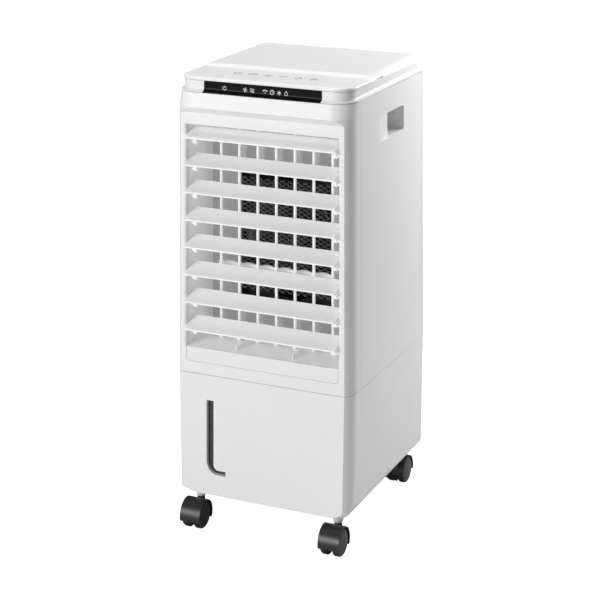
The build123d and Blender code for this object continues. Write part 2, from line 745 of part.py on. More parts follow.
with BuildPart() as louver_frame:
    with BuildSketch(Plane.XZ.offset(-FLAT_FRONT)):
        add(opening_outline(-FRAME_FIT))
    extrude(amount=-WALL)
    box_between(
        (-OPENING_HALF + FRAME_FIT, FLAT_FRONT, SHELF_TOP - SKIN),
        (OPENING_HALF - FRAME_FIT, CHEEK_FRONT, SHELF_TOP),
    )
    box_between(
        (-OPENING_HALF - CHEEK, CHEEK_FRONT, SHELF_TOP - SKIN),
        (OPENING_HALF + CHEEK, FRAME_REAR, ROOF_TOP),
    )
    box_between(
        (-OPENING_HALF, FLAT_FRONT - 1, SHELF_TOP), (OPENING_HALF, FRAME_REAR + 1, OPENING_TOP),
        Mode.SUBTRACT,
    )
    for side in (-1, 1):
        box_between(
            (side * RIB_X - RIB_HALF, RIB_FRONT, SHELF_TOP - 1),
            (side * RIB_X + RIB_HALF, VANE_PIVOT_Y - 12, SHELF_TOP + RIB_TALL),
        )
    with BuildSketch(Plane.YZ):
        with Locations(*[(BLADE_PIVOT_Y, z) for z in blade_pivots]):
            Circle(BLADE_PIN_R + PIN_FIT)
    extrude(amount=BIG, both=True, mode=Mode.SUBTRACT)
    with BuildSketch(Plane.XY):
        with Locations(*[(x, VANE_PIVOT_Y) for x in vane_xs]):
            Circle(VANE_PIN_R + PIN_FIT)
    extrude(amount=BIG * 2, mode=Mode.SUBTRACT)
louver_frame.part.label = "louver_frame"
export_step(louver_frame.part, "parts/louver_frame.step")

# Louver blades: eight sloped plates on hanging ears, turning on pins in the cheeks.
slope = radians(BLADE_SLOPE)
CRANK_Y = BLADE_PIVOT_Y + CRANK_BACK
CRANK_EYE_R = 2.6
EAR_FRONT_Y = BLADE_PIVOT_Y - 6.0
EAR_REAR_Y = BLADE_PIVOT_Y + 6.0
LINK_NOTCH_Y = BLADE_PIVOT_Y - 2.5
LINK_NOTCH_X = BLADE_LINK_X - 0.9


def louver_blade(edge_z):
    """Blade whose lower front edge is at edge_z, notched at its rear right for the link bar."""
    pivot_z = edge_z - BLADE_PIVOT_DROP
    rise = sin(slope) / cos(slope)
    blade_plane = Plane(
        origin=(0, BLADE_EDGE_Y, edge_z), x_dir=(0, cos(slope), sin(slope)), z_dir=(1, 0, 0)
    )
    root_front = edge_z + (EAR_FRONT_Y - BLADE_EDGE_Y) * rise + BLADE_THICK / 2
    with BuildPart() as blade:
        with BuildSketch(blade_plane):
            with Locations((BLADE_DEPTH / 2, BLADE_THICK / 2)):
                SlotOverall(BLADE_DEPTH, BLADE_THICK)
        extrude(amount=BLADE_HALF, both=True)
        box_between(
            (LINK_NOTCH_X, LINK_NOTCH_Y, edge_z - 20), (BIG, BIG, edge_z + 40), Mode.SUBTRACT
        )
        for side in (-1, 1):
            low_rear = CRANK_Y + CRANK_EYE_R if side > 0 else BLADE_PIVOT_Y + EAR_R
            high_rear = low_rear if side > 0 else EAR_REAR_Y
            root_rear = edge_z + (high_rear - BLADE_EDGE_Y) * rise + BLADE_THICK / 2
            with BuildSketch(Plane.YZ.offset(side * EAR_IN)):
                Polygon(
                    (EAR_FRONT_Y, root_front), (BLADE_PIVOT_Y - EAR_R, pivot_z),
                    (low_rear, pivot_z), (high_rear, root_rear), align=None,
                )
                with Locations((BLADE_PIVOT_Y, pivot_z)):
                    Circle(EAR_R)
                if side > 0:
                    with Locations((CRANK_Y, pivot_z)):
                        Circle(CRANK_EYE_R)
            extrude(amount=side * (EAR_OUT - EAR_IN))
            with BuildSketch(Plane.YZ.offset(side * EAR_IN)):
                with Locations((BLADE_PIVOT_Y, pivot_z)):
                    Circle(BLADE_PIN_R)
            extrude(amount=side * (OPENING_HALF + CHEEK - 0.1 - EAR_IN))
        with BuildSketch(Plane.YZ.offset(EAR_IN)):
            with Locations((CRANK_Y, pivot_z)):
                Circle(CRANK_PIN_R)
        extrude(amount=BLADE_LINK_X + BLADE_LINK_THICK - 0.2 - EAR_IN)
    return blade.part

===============

Instructions for the task | Copy out every line holding the string "parts".

Finished answer |
The build123d and Blender code for this object continues. Write part 2, from line 745 of part.py on. More parts follow.
export_step(louver_frame.part, "parts/louver_frame.step")